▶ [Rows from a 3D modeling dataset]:
————
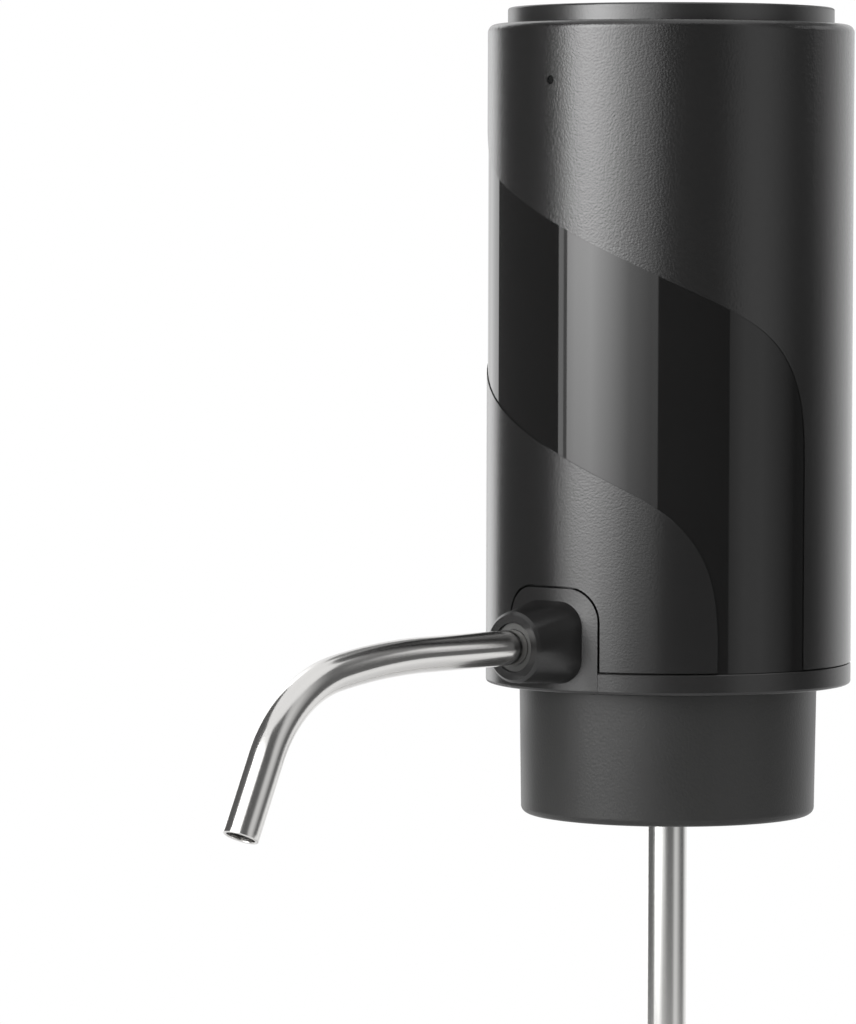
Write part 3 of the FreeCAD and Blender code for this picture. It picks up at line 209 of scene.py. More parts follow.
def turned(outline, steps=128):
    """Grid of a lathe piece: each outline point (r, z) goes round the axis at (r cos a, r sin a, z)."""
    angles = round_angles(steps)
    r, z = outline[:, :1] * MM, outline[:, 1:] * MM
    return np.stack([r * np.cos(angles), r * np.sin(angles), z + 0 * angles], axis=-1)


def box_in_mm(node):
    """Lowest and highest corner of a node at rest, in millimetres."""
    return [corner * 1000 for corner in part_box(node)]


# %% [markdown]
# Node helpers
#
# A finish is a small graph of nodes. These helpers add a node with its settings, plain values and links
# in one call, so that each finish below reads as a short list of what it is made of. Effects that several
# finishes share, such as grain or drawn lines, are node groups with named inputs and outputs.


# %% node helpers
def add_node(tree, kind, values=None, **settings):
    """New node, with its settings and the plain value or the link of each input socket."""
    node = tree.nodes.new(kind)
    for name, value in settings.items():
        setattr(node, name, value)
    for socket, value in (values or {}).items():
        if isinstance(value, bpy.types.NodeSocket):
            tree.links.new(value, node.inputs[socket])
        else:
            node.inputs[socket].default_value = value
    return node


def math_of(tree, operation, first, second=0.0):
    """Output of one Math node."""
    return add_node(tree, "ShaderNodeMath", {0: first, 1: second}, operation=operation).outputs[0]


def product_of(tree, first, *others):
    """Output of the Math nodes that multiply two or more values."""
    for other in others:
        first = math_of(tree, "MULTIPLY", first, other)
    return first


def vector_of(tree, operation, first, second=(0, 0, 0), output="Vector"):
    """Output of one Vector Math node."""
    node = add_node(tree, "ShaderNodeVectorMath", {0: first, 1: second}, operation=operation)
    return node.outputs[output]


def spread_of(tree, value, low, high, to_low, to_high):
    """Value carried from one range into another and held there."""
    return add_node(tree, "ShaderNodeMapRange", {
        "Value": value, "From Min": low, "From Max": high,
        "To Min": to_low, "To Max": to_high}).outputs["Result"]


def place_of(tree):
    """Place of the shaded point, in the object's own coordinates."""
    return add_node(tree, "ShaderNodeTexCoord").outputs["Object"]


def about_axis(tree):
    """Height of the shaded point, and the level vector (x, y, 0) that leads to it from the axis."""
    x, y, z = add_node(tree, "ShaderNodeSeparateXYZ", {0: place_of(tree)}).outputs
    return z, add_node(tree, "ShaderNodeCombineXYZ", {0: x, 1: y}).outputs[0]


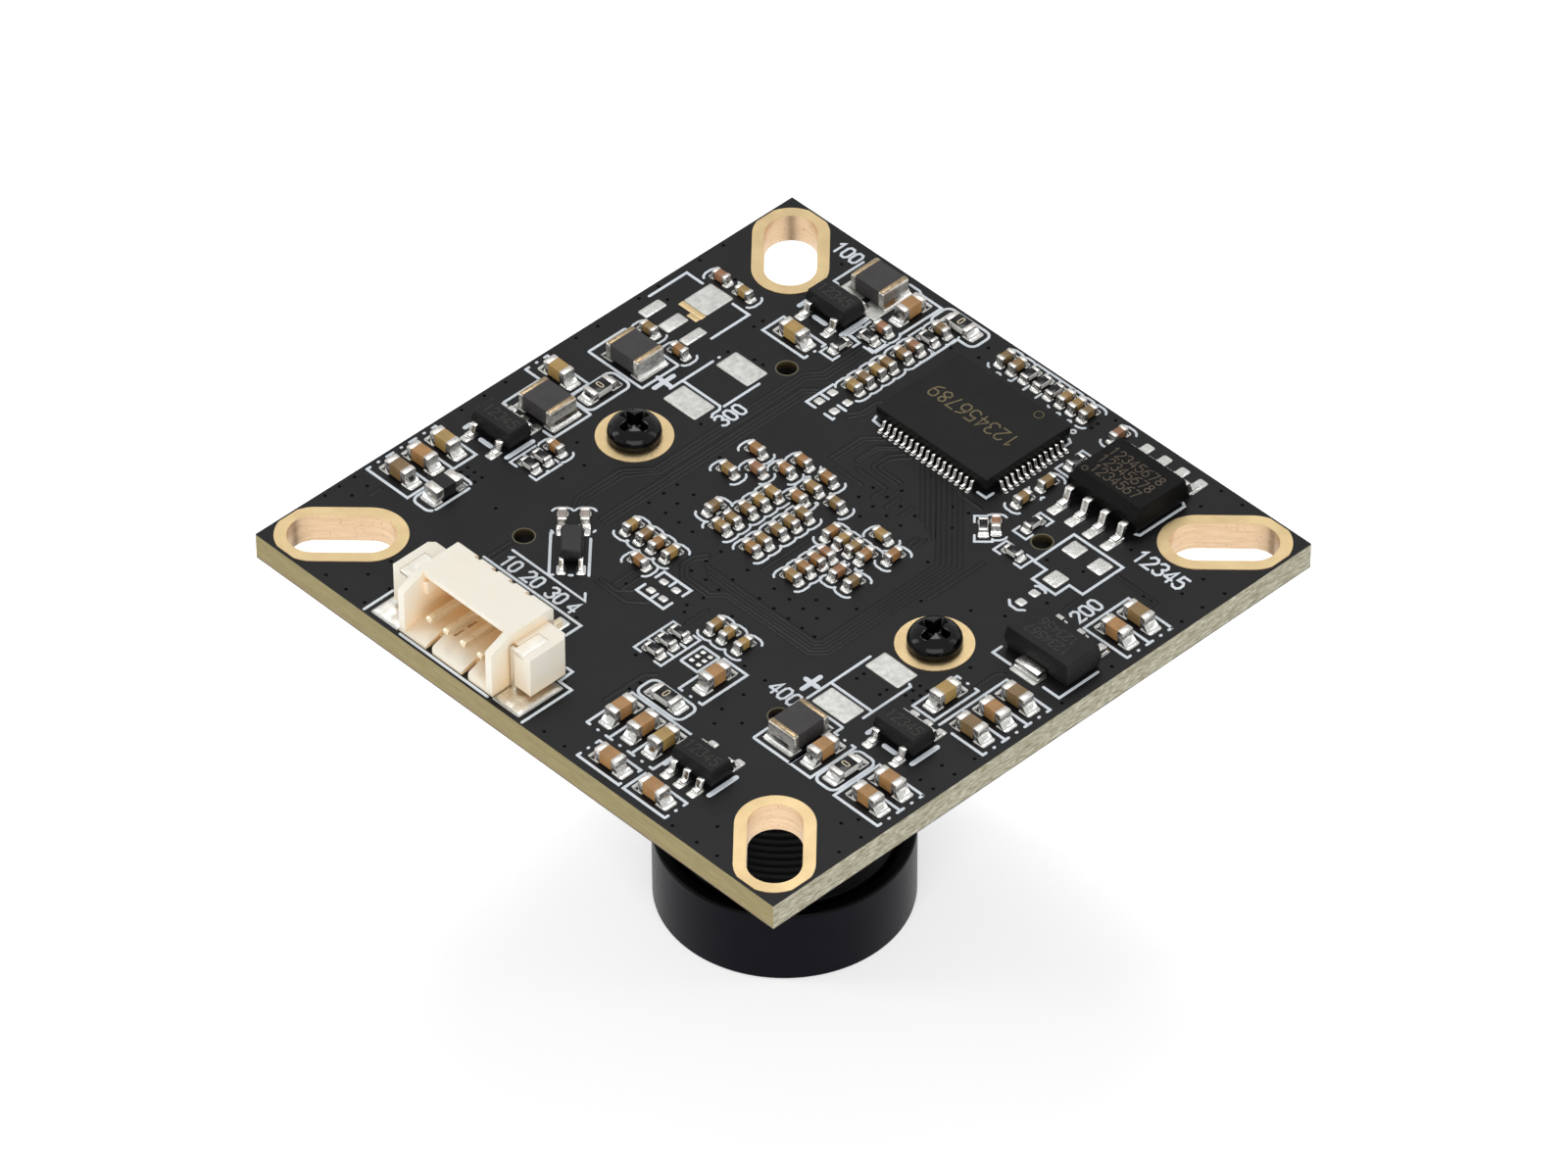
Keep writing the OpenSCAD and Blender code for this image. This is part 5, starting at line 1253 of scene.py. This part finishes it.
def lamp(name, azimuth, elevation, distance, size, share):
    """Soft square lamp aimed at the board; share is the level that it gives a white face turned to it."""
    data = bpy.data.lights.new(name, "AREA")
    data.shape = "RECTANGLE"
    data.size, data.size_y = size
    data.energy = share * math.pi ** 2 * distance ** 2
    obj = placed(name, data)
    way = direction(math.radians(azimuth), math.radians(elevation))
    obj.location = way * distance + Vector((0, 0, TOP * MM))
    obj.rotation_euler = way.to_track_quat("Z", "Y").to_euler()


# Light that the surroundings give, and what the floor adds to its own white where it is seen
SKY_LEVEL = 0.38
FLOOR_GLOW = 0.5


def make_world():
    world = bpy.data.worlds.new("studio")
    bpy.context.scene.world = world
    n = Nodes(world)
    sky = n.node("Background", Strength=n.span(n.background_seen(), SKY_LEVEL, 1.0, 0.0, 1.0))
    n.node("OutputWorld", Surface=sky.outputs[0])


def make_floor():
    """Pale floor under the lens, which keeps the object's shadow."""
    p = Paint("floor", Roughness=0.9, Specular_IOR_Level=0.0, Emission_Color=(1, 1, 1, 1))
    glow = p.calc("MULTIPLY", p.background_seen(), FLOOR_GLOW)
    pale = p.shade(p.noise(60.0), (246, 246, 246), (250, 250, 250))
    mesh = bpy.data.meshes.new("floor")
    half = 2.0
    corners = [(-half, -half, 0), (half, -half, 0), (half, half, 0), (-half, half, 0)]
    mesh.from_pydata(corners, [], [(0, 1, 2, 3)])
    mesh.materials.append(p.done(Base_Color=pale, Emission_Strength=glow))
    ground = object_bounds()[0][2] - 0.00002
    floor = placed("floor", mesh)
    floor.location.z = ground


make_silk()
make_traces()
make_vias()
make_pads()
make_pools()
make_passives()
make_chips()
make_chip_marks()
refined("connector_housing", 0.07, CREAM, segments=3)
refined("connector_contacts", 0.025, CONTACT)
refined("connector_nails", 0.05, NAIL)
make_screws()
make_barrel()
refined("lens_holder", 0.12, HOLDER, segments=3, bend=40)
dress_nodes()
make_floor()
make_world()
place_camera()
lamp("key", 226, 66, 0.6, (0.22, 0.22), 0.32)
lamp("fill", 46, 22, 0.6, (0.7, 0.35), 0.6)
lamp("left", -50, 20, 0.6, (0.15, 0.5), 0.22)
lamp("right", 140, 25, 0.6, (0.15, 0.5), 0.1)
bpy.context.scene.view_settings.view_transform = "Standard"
————
▶ [Request]: Restate every entry word for word.

▶ [Answer for this exercise]:
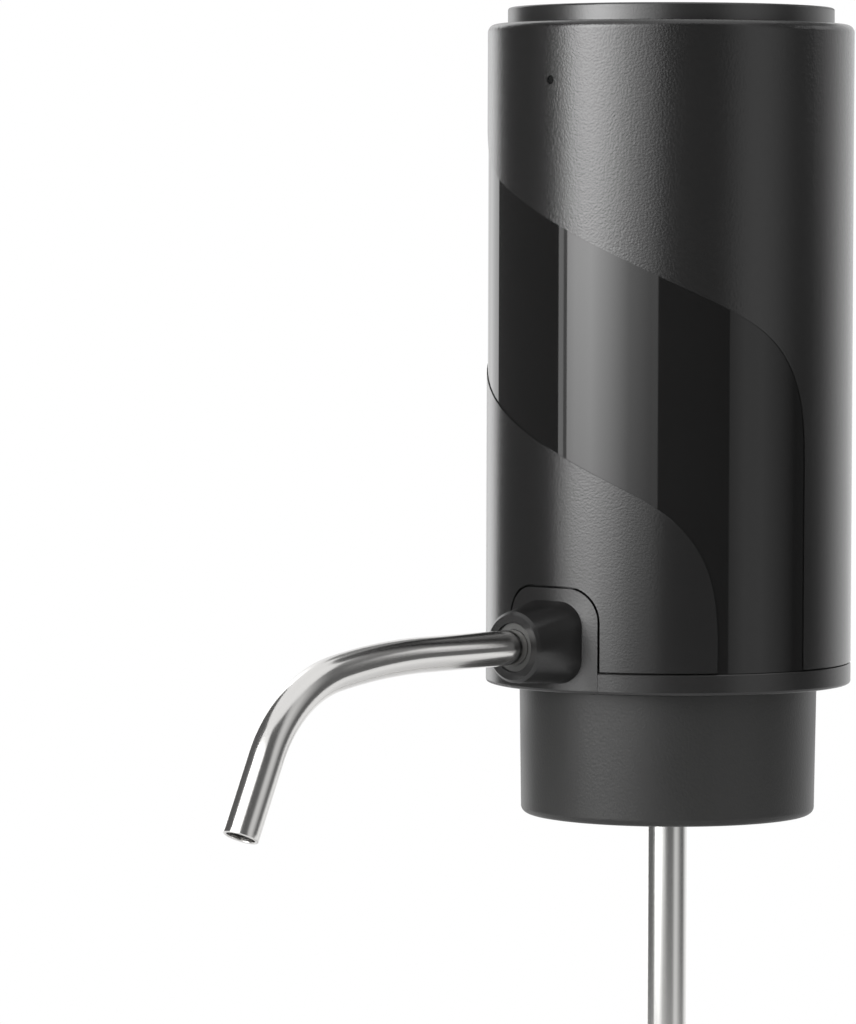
Write part 3 of the FreeCAD and Blender code for this picture. It picks up at line 209 of scene.py. More parts follow.
def turned(outline, steps=128):
    """Grid of a lathe piece: each outline point (r, z) goes round the axis at (r cos a, r sin a, z)."""
    angles = round_angles(steps)
    r, z = outline[:, :1] * MM, outline[:, 1:] * MM
    return np.stack([r * np.cos(angles), r * np.sin(angles), z + 0 * angles], axis=-1)


def box_in_mm(node):
    """Lowest and highest corner of a node at rest, in millimetres."""
    return [corner * 1000 for corner in part_box(node)]


# %% [markdown]
# Node helpers
#
# A finish is a small graph of nodes. These helpers add a node with its settings, plain values and links
# in one call, so that each finish below reads as a short list of what it is made of. Effects that several
# finishes share, such as grain or drawn lines, are node groups with named inputs and outputs.


# %% node helpers
def add_node(tree, kind, values=None, **settings):
    """New node, with its settings and the plain value or the link of each input socket."""
    node = tree.nodes.new(kind)
    for name, value in settings.items():
        setattr(node, name, value)
    for socket, value in (values or {}).items():
        if isinstance(value, bpy.types.NodeSocket):
            tree.links.new(value, node.inputs[socket])
        else:
            node.inputs[socket].default_value = value
    return node


def math_of(tree, operation, first, second=0.0):
    """Output of one Math node."""
    return add_node(tree, "ShaderNodeMath", {0: first, 1: second}, operation=operation).outputs[0]


def product_of(tree, first, *others):
    """Output of the Math nodes that multiply two or more values."""
    for other in others:
        first = math_of(tree, "MULTIPLY", first, other)
    return first


def vector_of(tree, operation, first, second=(0, 0, 0), output="Vector"):
    """Output of one Vector Math node."""
    node = add_node(tree, "ShaderNodeVectorMath", {0: first, 1: second}, operation=operation)
    return node.outputs[output]


def spread_of(tree, value, low, high, to_low, to_high):
    """Value carried from one range into another and held there."""
    return add_node(tree, "ShaderNodeMapRange", {
        "Value": value, "From Min": low, "From Max": high,
        "To Min": to_low, "To Max": to_high}).outputs["Result"]


def place_of(tree):
    """Place of the shaded point, in the object's own coordinates."""
    return add_node(tree, "ShaderNodeTexCoord").outputs["Object"]


def about_axis(tree):
    """Height of the shaded point, and the level vector (x, y, 0) that leads to it from the axis."""
    x, y, z = add_node(tree, "ShaderNodeSeparateXYZ", {0: place_of(tree)}).outputs
    return z, add_node(tree, "ShaderNodeCombineXYZ", {0: x, 1: y}).outputs[0]


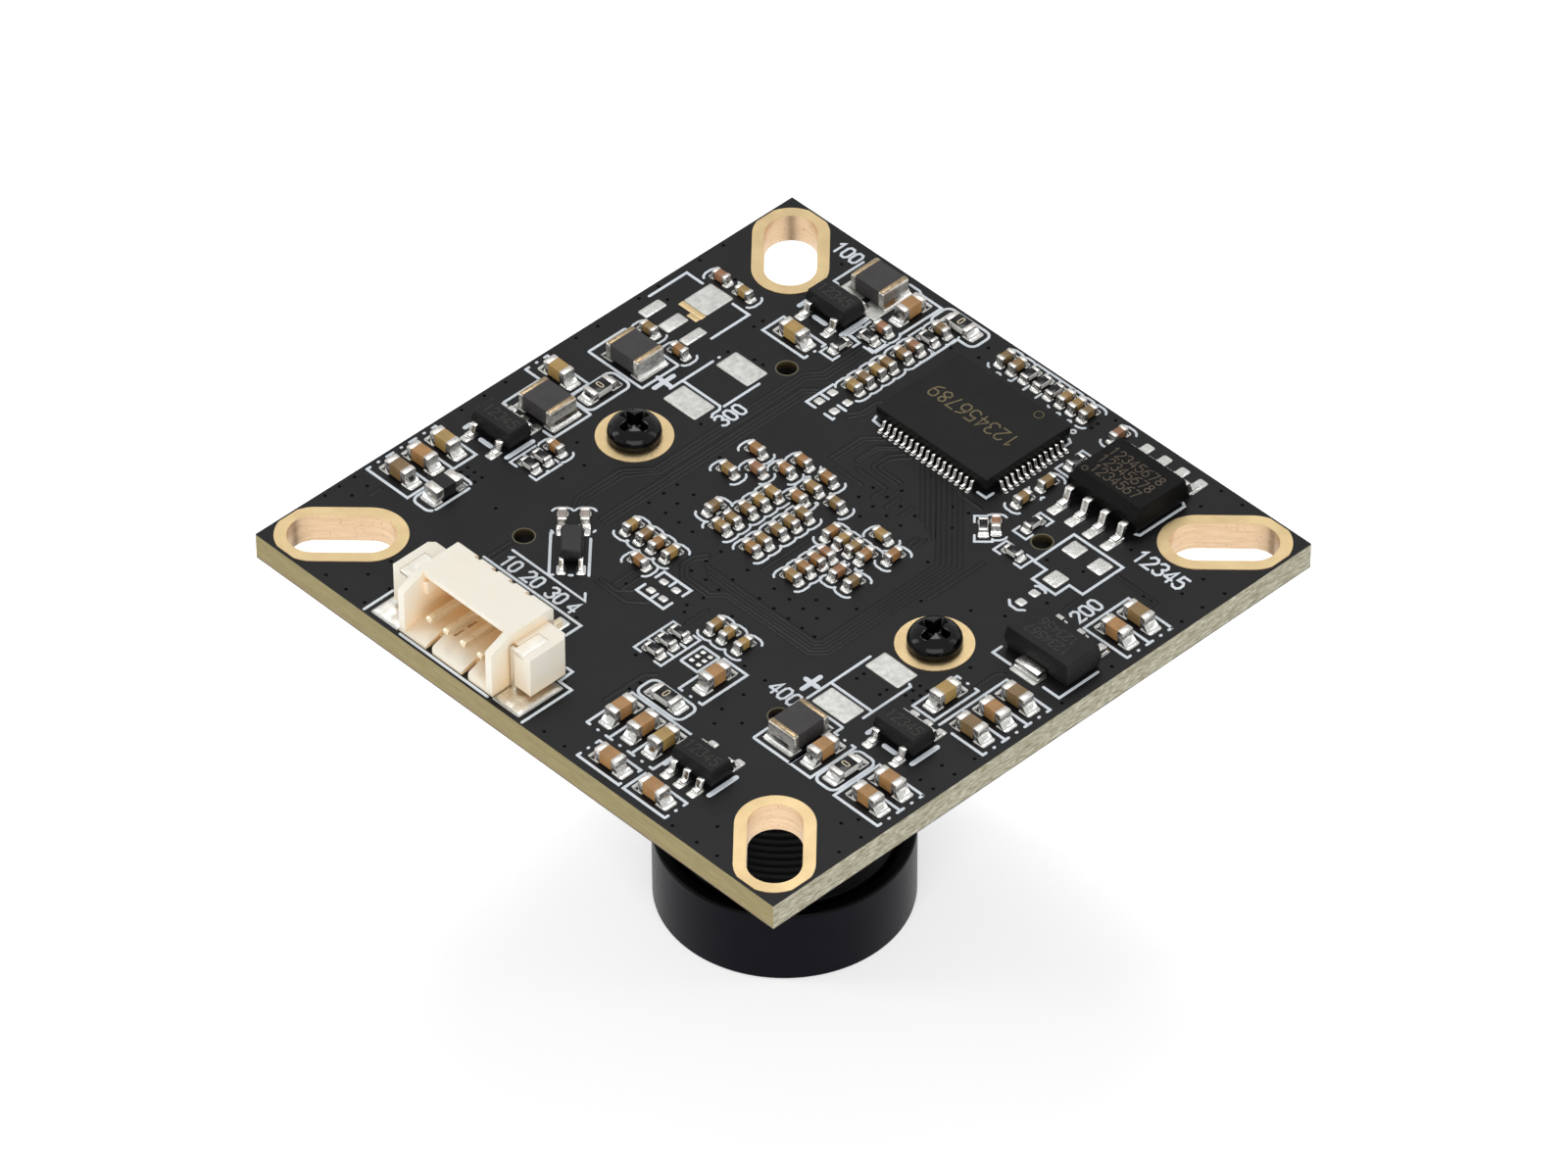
Keep writing the OpenSCAD and Blender code for this image. This is part 5, starting at line 1253 of scene.py. This part finishes it.
def lamp(name, azimuth, elevation, distance, size, share):
    """Soft square lamp aimed at the board; share is the level that it gives a white face turned to it."""
    data = bpy.data.lights.new(name, "AREA")
    data.shape = "RECTANGLE"
    data.size, data.size_y = size
    data.energy = share * math.pi ** 2 * distance ** 2
    obj = placed(name, data)
    way = direction(math.radians(azimuth), math.radians(elevation))
    obj.location = way * distance + Vector((0, 0, TOP * MM))
    obj.rotation_euler = way.to_track_quat("Z", "Y").to_euler()


# Light that the surroundings give, and what the floor adds to its own white where it is seen
SKY_LEVEL = 0.38
FLOOR_GLOW = 0.5


def make_world():
    world = bpy.data.worlds.new("studio")
    bpy.context.scene.world = world
    n = Nodes(world)
    sky = n.node("Background", Strength=n.span(n.background_seen(), SKY_LEVEL, 1.0, 0.0, 1.0))
    n.node("OutputWorld", Surface=sky.outputs[0])


def make_floor():
    """Pale floor under the lens, which keeps the object's shadow."""
    p = Paint("floor", Roughness=0.9, Specular_IOR_Level=0.0, Emission_Color=(1, 1, 1, 1))
    glow = p.calc("MULTIPLY", p.background_seen(), FLOOR_GLOW)
    pale = p.shade(p.noise(60.0), (246, 246, 246), (250, 250, 250))
    mesh = bpy.data.meshes.new("floor")
    half = 2.0
    corners = [(-half, -half, 0), (half, -half, 0), (half, half, 0), (-half, half, 0)]
    mesh.from_pydata(corners, [], [(0, 1, 2, 3)])
    mesh.materials.append(p.done(Base_Color=pale, Emission_Strength=glow))
    ground = object_bounds()[0][2] - 0.00002
    floor = placed("floor", mesh)
    floor.location.z = ground


make_silk()
make_traces()
make_vias()
make_pads()
make_pools()
make_passives()
make_chips()
make_chip_marks()
refined("connector_housing", 0.07, CREAM, segments=3)
refined("connector_contacts", 0.025, CONTACT)
refined("connector_nails", 0.05, NAIL)
make_screws()
make_barrel()
refined("lens_holder", 0.12, HOLDER, segments=3, bend=40)
dress_nodes()
make_floor()
make_world()
place_camera()
lamp("key", 226, 66, 0.6, (0.22, 0.22), 0.32)
lamp("fill", 46, 22, 0.6, (0.7, 0.35), 0.6)
lamp("left", -50, 20, 0.6, (0.15, 0.5), 0.22)
lamp("right", 140, 25, 0.6, (0.15, 0.5), 0.1)
bpy.context.scene.view_settings.view_transform = "Standard"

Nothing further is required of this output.